His loving mother was quite worried. She put her son to bed at once, and sent for the medicine-man. She got a present of deer skins ready to give him as soon as the great person should appear.
After he had accepted the deer skins the doctor put on a horrible black mask; then he began to move about the tent, waving his arms from side to side, and repeating a charm. Do you understand what he was trying to do? He thought a bad spirit had got hold of Etu; he believed the hideous mask and the charm of certain words would drive it out.
After awhile he went away, and Etu was alone again with his own people. His fever lasted for several days, but at length it left him, and he grew well and strong once more. He believed the great medicine-man had healed him; but we think Mother Nature worked her own cure through rest in his own warm bed. The poor boy was tired out, and had caught a hard cold watching on the plains.

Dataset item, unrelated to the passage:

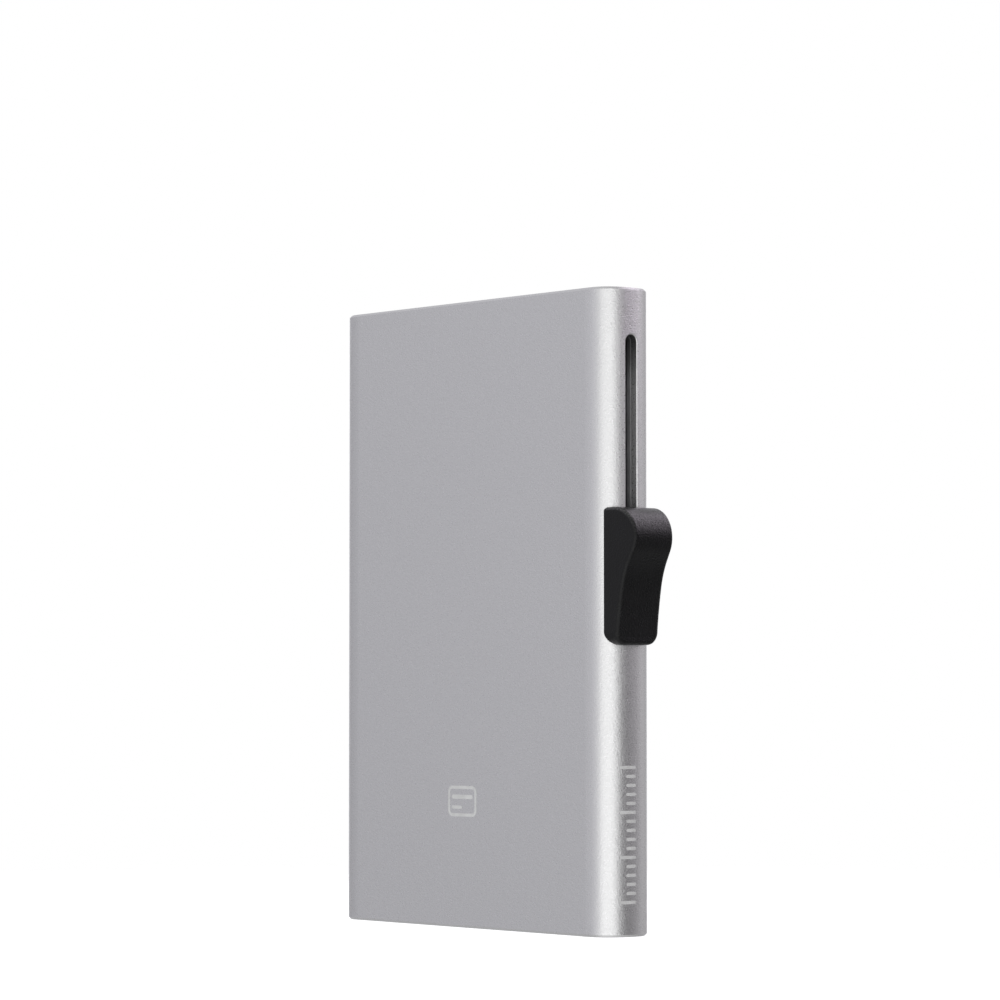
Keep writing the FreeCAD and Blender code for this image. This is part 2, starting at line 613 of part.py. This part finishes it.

As soon as he was strong his father said: "The trading season has come, for it is already two moons since we made our camp. We must journey southward to the great river. We shall see our friends from the western coast; they must have already started to meet us. Let us get our furs, seal oil, and walrus tusks together to sell to them, for, no doubt, they will have many things to give us in exchange. We greatly need some copper kettles and tobacco. Oh, yes, let us get ready as soon as possible."
Etu was delighted to hear these words. Now would come the merriest time. He would have a long journey, and he dearly liked a change. But that was not all. He would see new people, and hear of new things; he would have a chance to trade, and that would be great sport in itself.
Besides all these things, he knew his people would spend at least ten days with their friends from the west; and there would be much dancing and singing and story-telling, both day and night. Hurrah, then, for this summer journey!
You may be sure Etu did his best in packing and making ready. In another twenty-four hours there was no sign left of this Eskimo village. The dogs, the sledges, and the people were all gone. Nothing was left except a few articles used in housekeeping, and these were buried in an underground storehouse.
If you wish to hear more about Etu, and of his yearly visit south; if you care to hear about the big whale he helped to kill last winter, and of his adventure with a walrus, you must write and ask him about these things.